I believe we are finally at a point where the silicon is there, software architecture is there, vehicles are there, and data is there. Lots of companies are building out silicon and hardware stacks for autonomy. Nvidia has their Drive platform, which includes cameras, radar, silicon, and software SDK. Qualcomm has a whole suite under Snapdragon Automotive with ADAS, advanced driver assistance system, and connected cockpit. Mediatek has Dimensity Auto Cockpit with RTX graphics to accelerate infotainment systems.
The problem I see with this is data and architecture, Tesla seems to be the only one with it, and they are willing to license out the technology. This doesn’t mean these other companies have no place, as I explained earlier Tesla has a dedicated FSD computer and system computer, it might be worth improving the system computer and working with Tesla on FSD connectivity and support.
Mercedes’ is working with Nvidia on their ADAS system, and it’s apparently great.
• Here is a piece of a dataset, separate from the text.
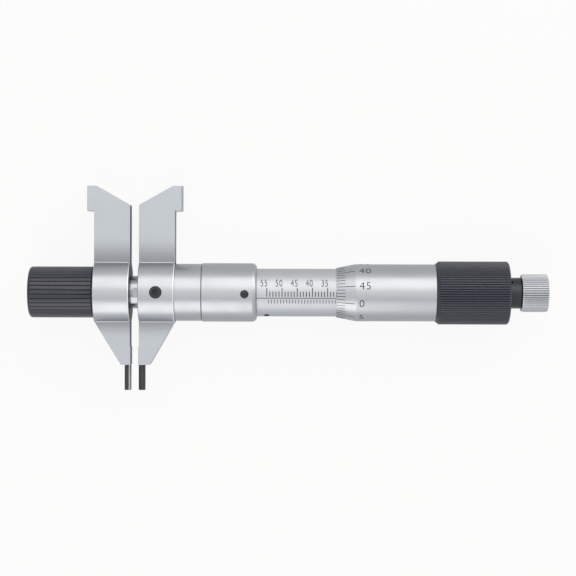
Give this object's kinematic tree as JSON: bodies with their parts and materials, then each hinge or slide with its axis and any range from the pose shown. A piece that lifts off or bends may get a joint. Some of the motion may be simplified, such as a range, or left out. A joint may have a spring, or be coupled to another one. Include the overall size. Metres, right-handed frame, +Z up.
{
  "type": "inside micrometer",
  "caption": "Inside micrometer with a fixed and a sliding jaw, outward hooks above and thin measuring pins below, a clamp knob, graduated sleeve, thimble and ratchet stop.",
  "frame": {"origin": "bottom centre of the instrument's box: on the bench under the middle of its length and of its span from hooks to pins", "axes": "+X runs along the centre line from the clamp knob to the ratchet; the hooks point to +Y and dip to the bench; +Z is up, and the graduated side faces up, rolled about 11.6 degrees towards +Y"},
  "size_m": [0.1722, 0.0674, 0.021],
  "materials": {
    "satin_chrome": "satin chrome plated steel, fine matt grain",
    "polished_steel": "ground and polished steel",
    "bright_steel": "turned bright steel",
    "ribbed_chrome": "straight-knurled satin chrome",
    "dark_carbide": "dark ground hard metal",
    "blackened_steel": "blackened steel, semi-gloss",
    "bronze": "turned bronze",
    "black_knob": "black moulded plastic, semi-matt"
  },
  "bodies": {
    "frame": {"body_tube": "satin_chrome", "fixed_jaw": "satin_chrome", "fixed_jaw_pin": "dark_carbide", "guide_screw": "blackened_steel", "collar": "satin_chrome", "collar_screw": "blackened_steel", "sleeve": "satin_chrome", "spindle_nut": "bronze", "adjusting_nut": "bright_steel"},
    "slide": {"guide_rod": "polished_steel", "movable_jaw": "satin_chrome", "movable_jaw_pin": "dark_carbide", "lock_plug": "bronze", "thrust_ball": "polished_steel", "coupling_nut": "bright_steel"},
    "clamp": {"clamp_knob": "black_knob", "clamp_screw": "bright_steel"},
    "thimble": {"spindle": "bright_steel", "spindle_clip": "bright_steel", "thimble": "satin_chrome", "thimble_grip": "black_knob", "ratchet_body": "blackened_steel", "ratchet_plate": "bright_steel", "ratchet_spring": "bright_steel", "ratchet_screw": "bright_steel"},
    "ratchet": {"ratchet_knob": "ribbed_chrome"}
  },
  "joints": [
    {"name": "jaw_slide", "type": "slide", "parent": "frame", "child": "slide", "axis": [-1, 0, 0], "range_m": [-0.00199, 0.02301]},
    {"name": "thimble_turn", "type": "hinge", "parent": "slide", "child": "thimble", "pos_m": [0, -0.00158, 0.0105], "axis": [-1, 0, 0], "range_deg": [-1432.8, 16567.2]},
    {"name": "ratchet_turn", "type": "hinge", "parent": "thimble", "child": "ratchet", "pos_m": [0.08, -0.00158, 0.0105], "axis": [-1, 0, 0], "continuous": true},
    {"name": "clamp_turn", "type": "hinge", "parent": "slide", "child": "clamp", "pos_m": [-0.075, -0.00158, 0.0105], "axis": [1, 0, 0], "range_deg": [0, 90]}
  ],
  "couplings": [
    {"joint": "thimble_turn", "follows": "jaw_slide", "rad_per_m": 12566}
  ]
}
BMW is working with Qualcomm and AWS, and it’s apparently great as well. Ford and GM have in house ADAS systems as well. I can’t comment on these, as I haven’t tried them quite yet. Other automotive companies like Volvo, Polestar, Rivian, and Xiaomi are also working Nvidia on autonomy stacks and ADAS, but not as advanced quite yet as Mercedes’, BMW, or Tesla.
The interesting parts of these systems is the autonomy levels. The way it’s generally understood is Level 0 is no form of assistance. Level 1 is automatic features like steering or breaking assistance. Level 2 is ADAS where the vehicle can control acceleration, breaking, steering, and parking but still needs driver supervision to take over without alerts. Level 3 is a more advanced ADAS, where the system will alert the driver when they need to take over, but the driver can be doing other things and not paying attention. Level 4 autonomy is fully autonomous but with geofencing, like Waymo. Level 5 is fully autonomous, no geofencing.
Currently, Mercedes is the only manufacturer in the US with a Level 3 system. Tesla FSD is still technically Level 2. The interesting parts of these rankings is even if Tesla’s Level 2 system outperforms Mercedes Level 3 or Waymo Level 4, it’s still a Level 2 system because of the requirement for unprompted manual takeover and driver awareness.
I believe the reason for Tesla continuing Level 2 is because of how the E2E model works. From my understanding of modern AI models, in order for Tesla’s E2E model to be able to alert the driver that they need to take over, it would an architectural change for the model to be able to understand it’s limitation, which then could cause it to force the driver to take control when the driver really wouldn’t have to. This seems like a deliberate choice, and focusing on producing a model so good that no human intervention is required seems like the logical next step.
Even beyond pure autonomy, in terms of experience Tesla is simply the best. I feel safe saying there is not a single in-car experience that is as good. Type in a location, press a button, the stack brings you there. The maps are great, audio and music playback is great. It’s simple, easy, and user friendly. It’s a great experience. That is not true for anyone else, even if the autonomy stack is equal.
Autonomy is coming within this decade, and AI is about to become a lot more interesting and useful than LLMs. The age of consumer robotics is coming, and it’s coming fast.